The world No. 3, who returns to action at the Paris Masters this week, believes tennis needs to be proactive in order to avoid the possibility of scandal like the one which has engulfed cycling.

While Murray is confident tennis at the top level is "pretty clean", he wants the sport to do more to eradicate drugs cheats.

"I think tennis at the top level has been pretty clean compared to most sports," Murray said in the Daily Mail. "But that isn't to say more can't be done to make 100 per cent sure there are no issues.

"The out-of-competition stuff could probably get better. When we're in December, when people are training and setting their bases, it would be good to do more around that time.

"I've probably had four or five blood tests this year, but a lot more urine, so it's obviously completely necessary when you hear things like about [Lance] Armstrong. It's a shame for their sport but how they managed to get away with it was incredible, for so long.

"The one thing I would say with a sport like cycling is it's purely physical, there's very little skill involved in the Tour de France. It is the power, how many watts you're producing, whereas with tennis you can't learn the skill by taking a drug."

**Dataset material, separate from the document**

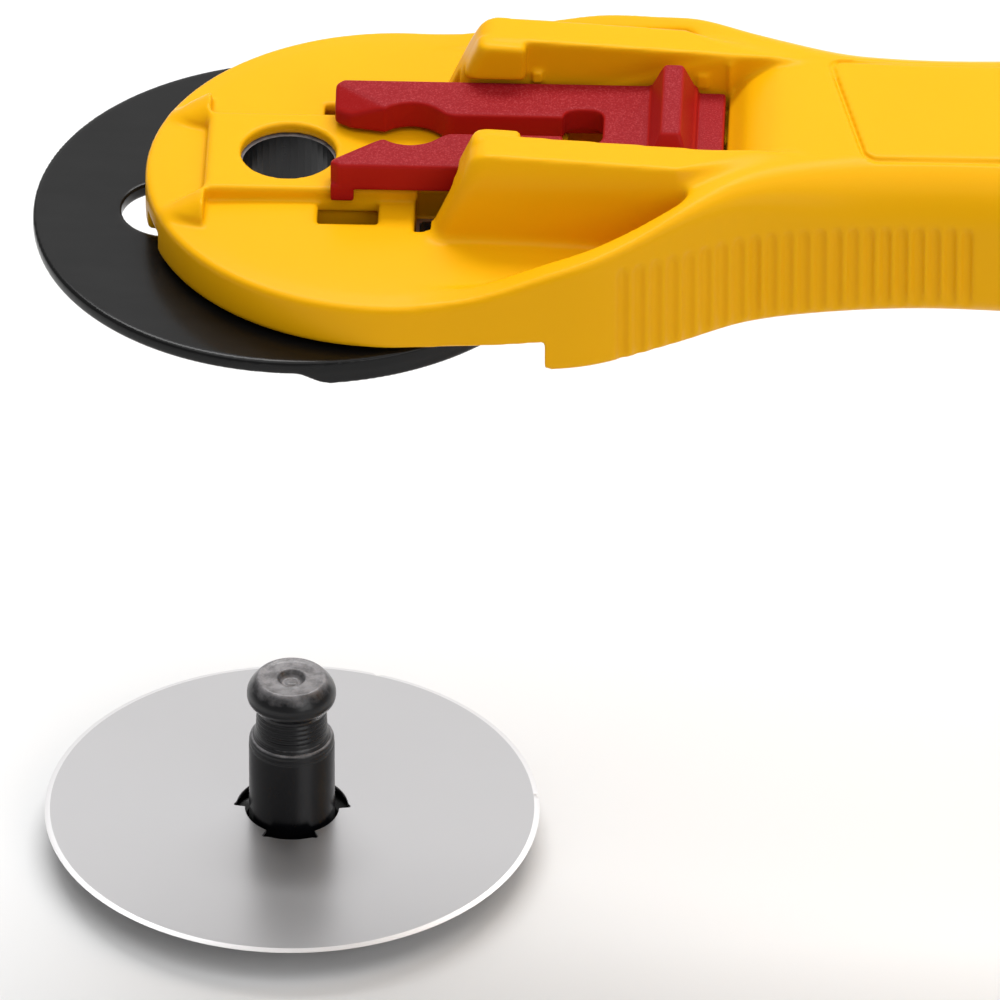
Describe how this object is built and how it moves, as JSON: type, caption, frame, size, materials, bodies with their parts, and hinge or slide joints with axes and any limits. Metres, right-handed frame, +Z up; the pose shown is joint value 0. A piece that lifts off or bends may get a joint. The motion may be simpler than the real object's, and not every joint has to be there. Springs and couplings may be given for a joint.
{
  "type": "rotary cutter",
  "caption": "Straight-handled rotary fabric cutter with a round blade, sliding guard and quick-release lock slider, blade and pin dropped out.",
  "frame": {"origin": "middle of the hand grip, about 100 mm behind the blade pin's axis; the head, blade and pin are ahead of it towards -X", "axes": "+X along the handle away from the head, +Y across the handle, +Z up out of the face with the lock slider"},
  "size_m": [0.1799, 0.0482, 0.0827],
  "materials": {
    "yellow_plastic": "glossy moulded plastic, warm yellow",
    "red_plastic": "red plastic, fine spark-eroded grain on top, smooth sides",
    "black_plastic": "satin black plastic",
    "black_pin": "black coated steel, semi-gloss, worn on top",
    "blade_steel": "fine ground tool steel with a bright ground edge",
    "spring_steel": "satin steel"
  },
  "bodies": {
    "handle": {"handle_body": "yellow_plastic", "handle_base_cover": "yellow_plastic", "cover_screw_1": "spring_steel", "cover_screw_2": "spring_steel", "cover_screw_3": "spring_steel", "cover_screw_4": "spring_steel", "pin_bushing": "black_pin", "lock_detent_leaf": "spring_steel", "lock_leaf_rivet": "spring_steel", "guard_detent_leaf": "spring_steel", "guard_leaf_rivet": "spring_steel"},
    "lock": {"lock_slider": "red_plastic"},
    "guard": {"guard_plate": "black_plastic", "guard_clip_left": "spring_steel", "guard_clip_right": "spring_steel"},
    "pin": {"pin_stud": "black_pin", "pin_base_cap": "black_plastic", "blade_washer": "spring_steel"},
    "blade": {"blade": "blade_steel"}
  },
  "joints": [
    {"name": "lock_slide", "type": "slide", "parent": "handle", "child": "lock", "axis": [1, 0, 0], "range_m": [-0.0109, 0]},
    {"name": "guard_slide", "type": "slide", "parent": "handle", "child": "guard", "axis": [1, 0, 0], "range_m": [0, 0.009]},
    {"name": "pin_lift", "type": "slide", "parent": "handle", "child": "pin", "axis": [0, 0, 1], "range_m": [0, 0.0639]},
    {"name": "blade_spin", "type": "hinge", "parent": "pin", "child": "blade", "pos_m": [-0.1, 0, -0.07035], "axis": [0, 0, 1], "continuous": true}
  ]
}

Murray also believes that players caught doping should be punished sufficiently. He pointed to the case of American Wayne Odesnik, who after being banned for two years after being found in possession of human growth hormone (HGH) in January 2010, was allowed to return after just six months.

"The thing that bugged me with it is that if we're going through the testing process, which can at times be frustrating even if it is necessary, don't just let them back into the sport 18 months earlier than when they should be," Murray added.

"We're going through all of this and they're being too lenient with guys travelling with human growth hormone to other countries, it's ridiculous."

© ESPN Sports Media Ltd.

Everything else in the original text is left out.